A Terrifying yet Efficient Bureaucracy

One thing you’ve seen in the movies, even if you didn’t realize it, is the basic process of boarding a plane. It the movies you walk into the gate associated with your airline. You get a boarding pass and check your luggage. You than proceed through security and from their you move onto your gate where your plane awaits. That’s how the movies portray it. And movies are liars.

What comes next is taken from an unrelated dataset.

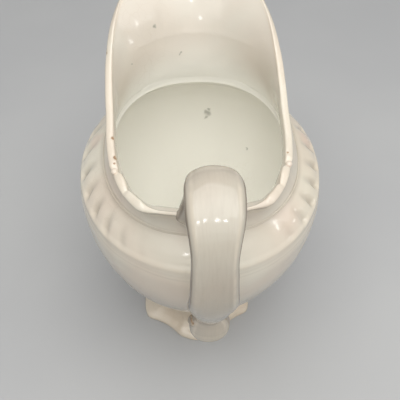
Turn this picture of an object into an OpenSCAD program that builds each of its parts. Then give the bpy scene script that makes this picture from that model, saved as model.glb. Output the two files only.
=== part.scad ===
// Porcelain cream jug: oval bowl on a four-lobed foot, fluted shoulder, open
// helmet spout, and a broad strap handle that rises above the rear rim.
// +Z is up, the spout points along +Y, the handle along -Y, and the foot
// stands on Z = 0 with the jug's vertical centre line at X = 0, Y = 0.

/* [Bowl] */
// Half of the bowl's greatest width, side to side
bowl_half_w = 50; // [46:0.5:54]
// Half of the bowl's greatest length, handle side to spout side
bowl_half_l = 54; // [50:0.5:58]
// Height at which the bowl is widest
bowl_z = 86; // [83:0.5:89]
// Fullness of the bowl's lower half: smaller is fuller
bowl_fullness = 0.95; // [0.8:0.05:1.1]
// Height of the moulded edge where the bowl meets the shoulder
edge_z = 96.5; // [94:0.5:99]
// Wall of the bowl
wall = 3; // [2.4:0.1:3.6]
// Height of the floor inside the bowl
floor_z = 23; // [21:0.5:26]

/* [Neck and spout] */
// Half of the neck's width
neck_half_w = 38; // [35:0.5:40]
// Half of the neck's length
neck_half_l = 43.6; // [40:0.5:46]
// Height of the neck's lower end
neck_z = 106; // [104:0.5:108]
// Height of the rear rim, where the handle grows out of it
rim_z = 120; // [116:0.5:124]
// Height of the middle of the spout's edge
spout_z = 151; // [144:0.5:156]
// How far the spout's edge reaches in front of the centre line
spout_reach = 72.5; // [66:0.5:78]
// How far the trimmed lip sits to the left of the centre line
lip_offset = 1.1; // [0:0.1:1.5]
// Number of flutes around the shoulder
flutes = 32; // [16:16:64]
// Depth of the flutes
flute_depth = 0.9; // [0.2:0.1:1.4]

/* [Foot] */
// Half of the foot's width, across its two broad side lobes
foot_half_w = 27.2; // [26:0.2:29]
// Half of the foot's length, across its front and rear lobes
foot_half_l = 32.6; // [31:0.2:34]
// How far the foot sits to the left of the centre line
foot_offset = 1.6; // [0:0.1:2]
// Radius of the waist between the foot and the bowl
waist_r = 19.5; // [17:0.5:22]
// Height of the waist, where the foot is luted to the bowl
waist_z = 16; // [14:0.5:18]
// Width of the flat ring that the foot stands on
stand_w = 4; // [3:0.5:6]

/* [Handle] */
// How far the back of the handle reaches behind the centre line
handle_reach = 74; // [70:0.5:78]
// Height of the top of the handle's arch
handle_top = 152.5; // [148:0.5:155]
// Thickness of the handle's strap
strap_t = 6.4; // [5.5:0.1:7.5]

/* [Hidden] */
glaze = "#e4dfce";
glaze_shade = "#d8d1bf";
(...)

When I walked into United Airlines Terminal C at Newark international airport, I was greeted with a disorderly maelstrom . A frayed blob of travelers coalesced around what I took to be checkout desks. But they weren’t desks. They were kiosks. The ever efficient scoundrels on high had automated the whole kit and caboodle. The whole process of checking in for your flight and checking your bag was handled by a glorified self-service checkout machine. The only human you saw in the whole process was a service worker who simply read the boarding pass the machine gave out and threw your bag on a conveyor belt. That’s it. Onto security with you.

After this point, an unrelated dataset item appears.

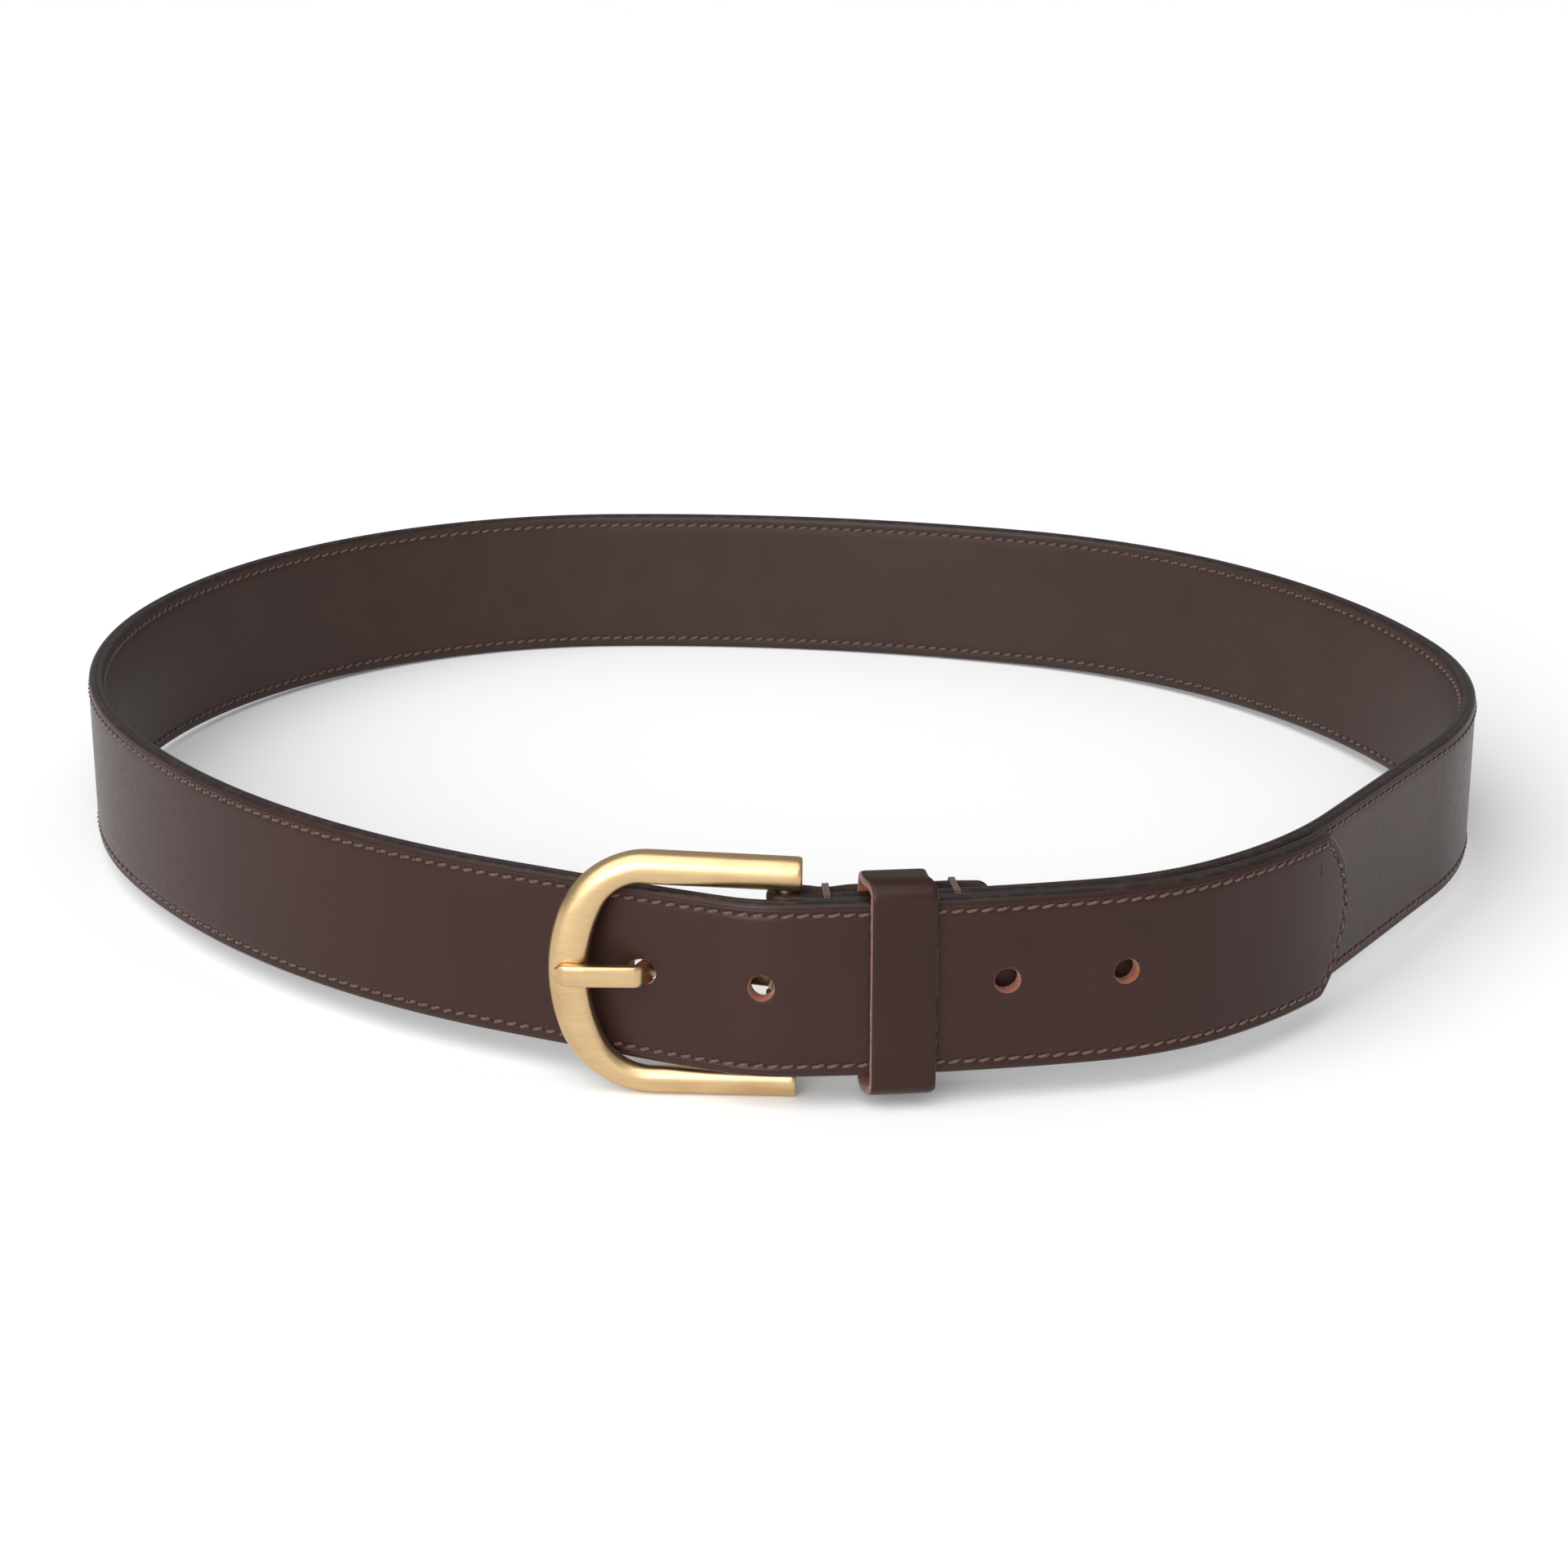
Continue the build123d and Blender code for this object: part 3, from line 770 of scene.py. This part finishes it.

From there I went go to the TSA. Have you ever been through the TSA? There is a video game out there called Papers Please, it’s quite good, critically acclaimed actually. You play as a border guard of a dystopian communist state. You have to sort through the papers of incoming immigrants and refer paper violators and terrorists to the secret police. It quickly becomes evident however that you’re just a stepped-upon cog in a hatred and paranoia filled machine. As you sort through immigrant after immigrant, your character’s constitution slowly breaks as the red tape becomes ever more elaborate as their moral fabric frays under the strain of the draconian actions they’re forced take part in. Being a TSA agent is slightly preferable to the situation portrayed in Papers Please. And going through the TSA is slightly preferable to being a TSA agent.

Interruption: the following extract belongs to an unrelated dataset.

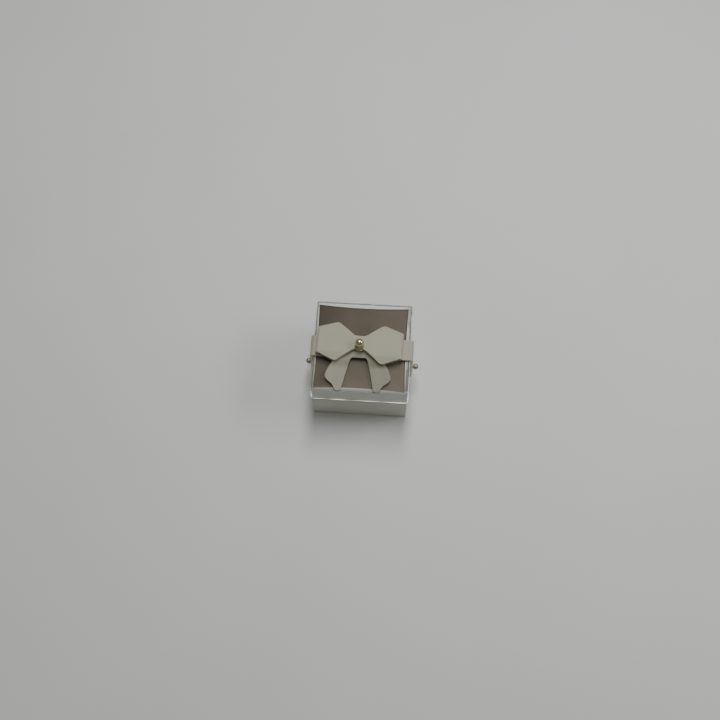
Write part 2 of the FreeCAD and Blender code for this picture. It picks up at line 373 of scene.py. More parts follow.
def start_material(name, color, roughness, metallic=0.0):
    """Principled material; returns it with its tree and shader."""
    material = bpy.data.materials.new(name)
    material.use_nodes = True
    tree = material.node_tree
    shader = tree.nodes["Principled BSDF"]
    shader.inputs["Base Color"].default_value = (*color, 1)
    shader.inputs["Roughness"].default_value = roughness
    shader.inputs["Metallic"].default_value = metallic
    material.diffuse_color = (*color, 1)
    return material, tree, shader


def object_noise(tree, scale, detail=3.0, roughness=0.5, stretch=(1, 1, 1)):
    """Noise on the object's own coordinates; returns its factor."""
    place = tree.nodes.new("ShaderNodeTexCoord")
    turn = tree.nodes.new("ShaderNodeMapping")
    turn.inputs["Scale"].default_value = stretch
    texture = tree.nodes.new("ShaderNodeTexNoise")
    texture.inputs["Scale"].default_value = scale
    texture.inputs["Detail"].default_value = detail
    texture.inputs["Roughness"].default_value = roughness
    tree.links.new(place.outputs["Object"], turn.inputs["Vector"])
    tree.links.new(turn.outputs["Vector"], texture.inputs["Vector"])
    return texture.outputs["Fac"]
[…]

As I neared the checkpoint I entered an unfathomable maze of queues. I rushed through with the crowd through corridors of canvas rope. Turn right here. Here? Why? Why are these other people going the other way? Left here. Left? What happened to right? Stay to the side here so the jackbooted man with the dog can pass. Dog? Why is there a dog? Who knows but whatever you do, DON’T TOUCH THE DOG. Here come the x-ray machines, belt of, sweater off, empty your pockets, put your bag and all of your other earthly belongings in this tray. Here now you, go through the metal detector AND KEEP YOUR HANDS OUT OF YOUR POCKETS AS YOU GO THROUGH THE METAL DETECTOR.

And then it was fine. Here I am, an hour early for my flight, sitting in front of the gate with pre-flight snack. Somehow the whole ordeal, from machine takeover to post-911 horror, moved with the efficiency of a well oiled machine. Aside from my own apprehension there was not a thing wrong in the whole wide world. Somehow the overburdened and underpaid airport workers were able to send throngs of people, speaking a myriad of different languages, exactly where they needed to go. All I had to do was watch for directions and follow the signs. And I’m sure if I had been reduced to a nervous wreck in the middle of the TSA queue, that probably wouldn’t have been to out of the ordinary in their line of work.